Eine Allzweckwaffe auf Sparflamme?

Ben Simmons konnte seine defensiven Skills weiterhin verbessern und ist an diesem Ende des Feldes unglaublich variabel. Er kann On Ball nahezu 5 Positionen verteidigen, auch wenn das für klobige Center sowie wendige Point Guards nur auf begrenzte Dauer sinnvoll ist. Er ist ein passabler Help Defender, kann switchen und stiftet Unruhe in den Passing Lanes. Außerdem läuft er gute Closeuots, ist solide im Help & Recover und kann somit große Flächen des Feldes abdecken. Im Pick-n-Roll bleibt er allerdings noch zu oft am Screen hängen, was wohl seiner größten defensiven Schwäche zuzuschreiben ist: seiner Konstanz. Er hat die Tools für einen All NBA Defender, bringt diese allerdings zu selten auf den Platz. Er macht noch zu oft die üblichen Fehler und lässt sich vom Geschehen am Ball ablenken, erkennt Rotationen zu spät oder ist schlichtweg nicht in der defensiven Stance. Somit befindet sich auch an diesem Ende des Feldes noch viel unausgeschöpftes Potenzial und auch seine Zahlen sehen in diesem Jahr, in dem er und Embiid öfter gestaggert werden, etwas schwächer aus. Mit ihm auf dem Platz verteidigen die Sixers zwar gut (108er Drtg), ohne ihn jedoch auf absolutem Top Niveau (102er Drtg ). Diese Zahlen sind jedoch niemals für bare Münze zu nehmen und in einem Team mit einem Defensiv Monster wie Embiid umso schwieriger zu bewerten. Dennoch deuten sie zumindest an, dass Simmons zwar unterm Strich gut verteidigt, sein Impact allerdings noch höher sein könnte.

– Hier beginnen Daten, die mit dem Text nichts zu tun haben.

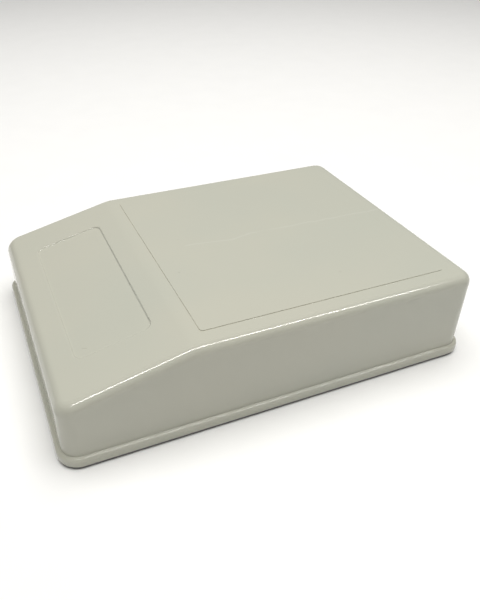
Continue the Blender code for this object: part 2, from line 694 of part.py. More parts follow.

Der 22 jährige profitiert jedoch an beiden Enden des Feldes von einem Umstand, der bisher noch fast keine Erwähnung gefunden hat. Und zwar sind seine körperlichen Voraussetzungen ebenso außergewöhnlich wie sein Spiel selbst. Es gibt kaum einen Spieler in der NBA der so lang ist, so körperlich robust und gleichzeitig so technisch versiert am Ball. Dazu ist Simmons unglaublich schnell und kann in dieser Hinsicht wohl sogar die beiden Elite Athleten Giannis und Lebron hinter sich lassen. Dieser Körper ist der Ausgangspunkt für sein breites Skillset und man kann ihn sogar trotz fehlendem Jump Shot mit einem Schweizer Taschenmesser in elitärer Ausführung vergleichen.